As well as displaying important similarities with domesticated rice, Australia’s wild rice offers tremendous potential for global food security, according to one of Australia’s leading plant geneticists.
“The Australian wild populations represent an invaluable source of diversity supporting rice food security,” said Professor Robert Henry, one of the researchers, from the University of Queensland’s Queensland Alliance for Agriculture and Food Innovation (QAAFI).
If rice, one of the world’s most important food crops, faced any new challenge, Professor Henry said ancient DNA found in Australian wild rice would be crucial to the industry’s defence.
“Australian wild rice could play a major role in future worldwide breeding programs that would improve disease and pest tolerance, reduce fertiliser needs, grow healthier crops and enhance food security,” Professor Henry said.

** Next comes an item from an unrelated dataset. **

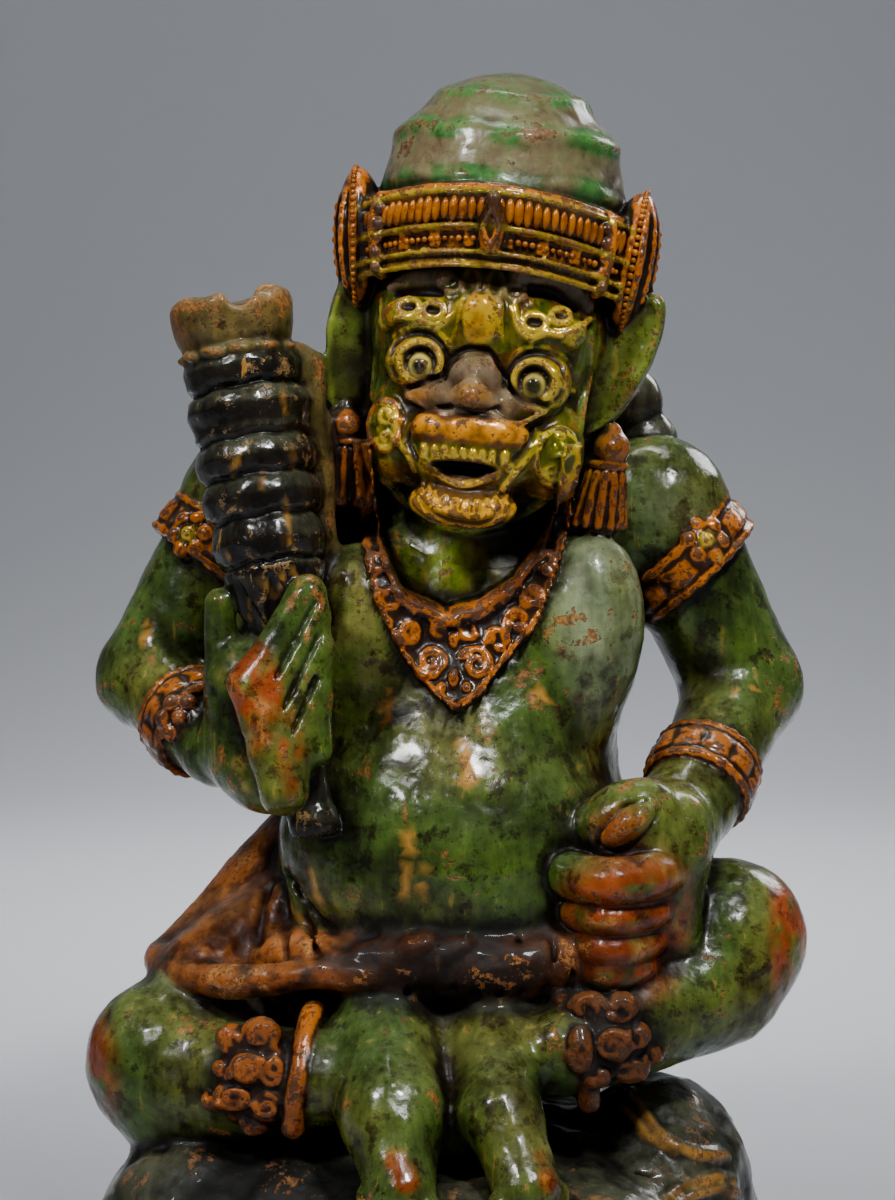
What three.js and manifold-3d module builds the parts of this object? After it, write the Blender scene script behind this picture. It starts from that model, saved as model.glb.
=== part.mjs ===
// A seated temple guardian with a club at his shoulder, carved with its rock from one block of wood.
//
// The block is a grid of distances to the carved surface. Each form of the body is a small distance
// function that is pressed into the grid with a soft join, as a carver blends one mass into the next.
// The surface is then drawn through the grid, thinned to few triangles and sawn flat underneath.
// Millimetres, +Z up. The figure looks along -Y, and the origin is under the middle of the rock.
import * as THREE from "three";
import Module from "manifold-3d";
import { mergeVertices } from "three/addons/utils/BufferGeometryUtils.js";

// Driving dimensions
const FIGURE_HEIGHT = 334; // seat to crown
const ROCK_HEIGHT = 66; // underside to seat
const ROCK_LENGTH = 224; // left to right
const ROCK_DEPTH = 186; // front to back
const CLUB_LENGTH = 175; // broken rim to pommel
const CLUB_RADIUS = 19.5; // the widest ring of the head
const GRIP_RADIUS = 6.6;
const CAP_FOLD_DEPTH = 1.5; // how far the wound folds of the cap stand out
const DIADEM_HEIGHT = 25;
const DIADEM_THICKNESS = 3;
const COLLAR_THICKNESS = 4;
const BAND_THICKNESS = 3; // armlet, bracelets and anklets
const BAND_WIDTH = 15;
const FINGER_RADIUS = 6.6;
const HEM_RADIUS = 5; // rolled hem of the cloth over the thigh

// How finely the block is carved
const GRID_STEP = 2.1;
const TRIANGLES = 9300;
const SAW_MARGIN = 6; // wood below the underside, which the saw takes off

// The pose is drawn on a figure 332 high with the seat at zero, and scaled to the height. Every length
// given to at, size, limb, strand, oval and own is one of the drawn figure.
const DRAWN_HEIGHT = 332;
const scale = FIGURE_HEIGHT / DRAWN_HEIGHT;
const at = (x, y, z) => new THREE.Vector3(x * scale, y * scale, ROCK_HEIGHT + z * scale);
const size = (x, y, z) => new THREE.Vector3(x, y, z).multiplyScalar(scale);

const POSE = {
  hipRight: at(-32, 12, 38),
  hipLeft: at(34, 12, 42),
  kneeRight: at(-90, -34, 15),
  kneeLeft: at(90, -25, 53),
  calfRight: at(-86, -40, 9),
  calfLeft: at(86, -33, 42),
  ankleRight: at(-40, -68, 18),
  ankleLeft: at(38, -68, 27),
  shoulderRight: at(-65, 16, 193),
  shoulderLeft: at(70, 16, 191),
  elbowRight: at(-98.5, 6, 135),
  elbowLeft: at(98.5, 18, 130),
  wristRight: at(-73, -34, 118),
  wristLeft: at(79, -24, 99),
  neckBase: at(4, 4, 166),
  neckTop: at(9, -4, 198),
  pommel: at(-41, -60, 93),
  clubAim: at(-70, -25, 264),
};

// Limbs from joint to joint, with the radius at each end
const LIMBS = {
  upperArmRight: [POSE.shoulderRight, POSE.elbowRight, 21, 17],
  upperArmLeft: [POSE.shoulderLeft, POSE.elbowLeft, 21.5, 19.5],
  forearmRight: [POSE.elbowRight, POSE.wristRight, 16.5, 13.5],
  forearmLeft: [POSE.elbowLeft, POSE.wristLeft, 18.5, 14.5],
  thighRight: [POSE.hipRight, POSE.kneeRight, 33, 27],
  thighLeft: [POSE.hipLeft, POSE.kneeLeft, 33, 26.5],
  shinRight: [POSE.calfRight, POSE.ankleRight, 22.5, 15],
  shinLeft: [POSE.calfLeft, POSE.ankleLeft, 22.5, 15],
};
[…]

Research led by Professor Henry identified gaps they call ‘genome deserts’ in the inherited components or DNA of Australian wild rice.
The research paper, “Australian Wild Rice Reveals Pre-Domestication Origin of Polymormophism Deserts in Rice Genome” was published in the 6 June edition of online open access journal PLOS ONE.
The ‘genome deserts’, the researchers suggested, are evidence of one or more major selection events which occurred naturally in pre-historic times, well before domestication.
“Rice has been domesticated for several thousand years,” Professor Henry said. “Australian wild rice has been isolated from the impacts of domestication in Asia, so its genes still carry huge variation in many parts of the genome,” he said.
“Natural selection in the wild was not due to humans,” Professor Henry said.
According to the researchers, Australian wild rice has “enormous diversity” but there is still evidence of a major selection event happening, pre-domestication, probably millions of years ago.
The research was funded by the Australian Research Council, the Department of Science and Technology, Government of India under the BOYCAST Fellowship and the Indian Council for Agricultural Research.